## WHAT NEEDS TO BE DONE
Check every line of the entries for "members", and copy the lines that hold it.
----------
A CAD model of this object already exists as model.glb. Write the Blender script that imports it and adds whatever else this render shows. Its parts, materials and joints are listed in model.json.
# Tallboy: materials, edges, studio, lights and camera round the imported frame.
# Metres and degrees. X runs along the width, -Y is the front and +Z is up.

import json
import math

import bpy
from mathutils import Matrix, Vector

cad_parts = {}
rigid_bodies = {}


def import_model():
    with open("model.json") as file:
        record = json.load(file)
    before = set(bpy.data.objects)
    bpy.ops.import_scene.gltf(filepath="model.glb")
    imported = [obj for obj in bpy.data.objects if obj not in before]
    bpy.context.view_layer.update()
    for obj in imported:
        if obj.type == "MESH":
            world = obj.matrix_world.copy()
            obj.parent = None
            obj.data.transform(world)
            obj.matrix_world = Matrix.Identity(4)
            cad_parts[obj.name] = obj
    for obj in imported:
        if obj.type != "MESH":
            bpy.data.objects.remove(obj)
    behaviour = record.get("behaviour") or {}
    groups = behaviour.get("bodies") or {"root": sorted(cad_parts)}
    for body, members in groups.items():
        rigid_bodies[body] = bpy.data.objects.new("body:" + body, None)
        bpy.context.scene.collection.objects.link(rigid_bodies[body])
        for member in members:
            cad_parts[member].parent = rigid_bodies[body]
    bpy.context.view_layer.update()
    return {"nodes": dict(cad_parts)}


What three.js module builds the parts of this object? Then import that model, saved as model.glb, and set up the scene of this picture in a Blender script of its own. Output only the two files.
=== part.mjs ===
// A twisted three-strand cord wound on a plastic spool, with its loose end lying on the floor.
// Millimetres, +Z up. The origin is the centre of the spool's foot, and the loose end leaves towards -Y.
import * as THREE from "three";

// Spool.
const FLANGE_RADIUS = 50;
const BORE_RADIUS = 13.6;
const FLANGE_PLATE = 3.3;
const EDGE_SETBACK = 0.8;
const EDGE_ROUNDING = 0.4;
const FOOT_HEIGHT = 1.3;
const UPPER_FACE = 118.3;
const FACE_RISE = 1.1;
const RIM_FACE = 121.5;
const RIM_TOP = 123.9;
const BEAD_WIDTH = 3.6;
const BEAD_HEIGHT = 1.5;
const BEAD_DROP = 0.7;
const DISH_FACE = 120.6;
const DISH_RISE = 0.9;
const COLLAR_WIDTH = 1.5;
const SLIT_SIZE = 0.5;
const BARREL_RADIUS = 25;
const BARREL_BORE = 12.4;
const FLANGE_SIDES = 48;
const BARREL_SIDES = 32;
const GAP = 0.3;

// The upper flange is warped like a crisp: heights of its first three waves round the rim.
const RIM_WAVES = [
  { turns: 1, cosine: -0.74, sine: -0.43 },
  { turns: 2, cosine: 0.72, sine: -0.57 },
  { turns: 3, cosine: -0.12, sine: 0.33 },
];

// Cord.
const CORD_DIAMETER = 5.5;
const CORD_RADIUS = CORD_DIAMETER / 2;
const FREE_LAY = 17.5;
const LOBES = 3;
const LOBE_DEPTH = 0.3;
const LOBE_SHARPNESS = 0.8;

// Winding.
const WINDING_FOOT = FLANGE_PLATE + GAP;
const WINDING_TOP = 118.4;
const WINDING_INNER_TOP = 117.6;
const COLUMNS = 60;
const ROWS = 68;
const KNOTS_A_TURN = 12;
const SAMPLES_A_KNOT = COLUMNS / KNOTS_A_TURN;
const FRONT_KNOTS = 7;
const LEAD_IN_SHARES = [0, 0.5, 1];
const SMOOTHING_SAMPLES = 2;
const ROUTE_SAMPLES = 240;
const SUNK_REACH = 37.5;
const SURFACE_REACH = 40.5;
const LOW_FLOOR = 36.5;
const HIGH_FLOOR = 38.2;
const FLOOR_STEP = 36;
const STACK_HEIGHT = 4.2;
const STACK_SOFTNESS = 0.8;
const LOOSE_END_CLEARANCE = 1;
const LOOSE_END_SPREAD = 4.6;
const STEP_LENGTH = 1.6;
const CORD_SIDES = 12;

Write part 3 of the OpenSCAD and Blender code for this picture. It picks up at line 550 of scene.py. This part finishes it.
----------
## TASK RESULT
    for body, members in groups.items():
        for member in members:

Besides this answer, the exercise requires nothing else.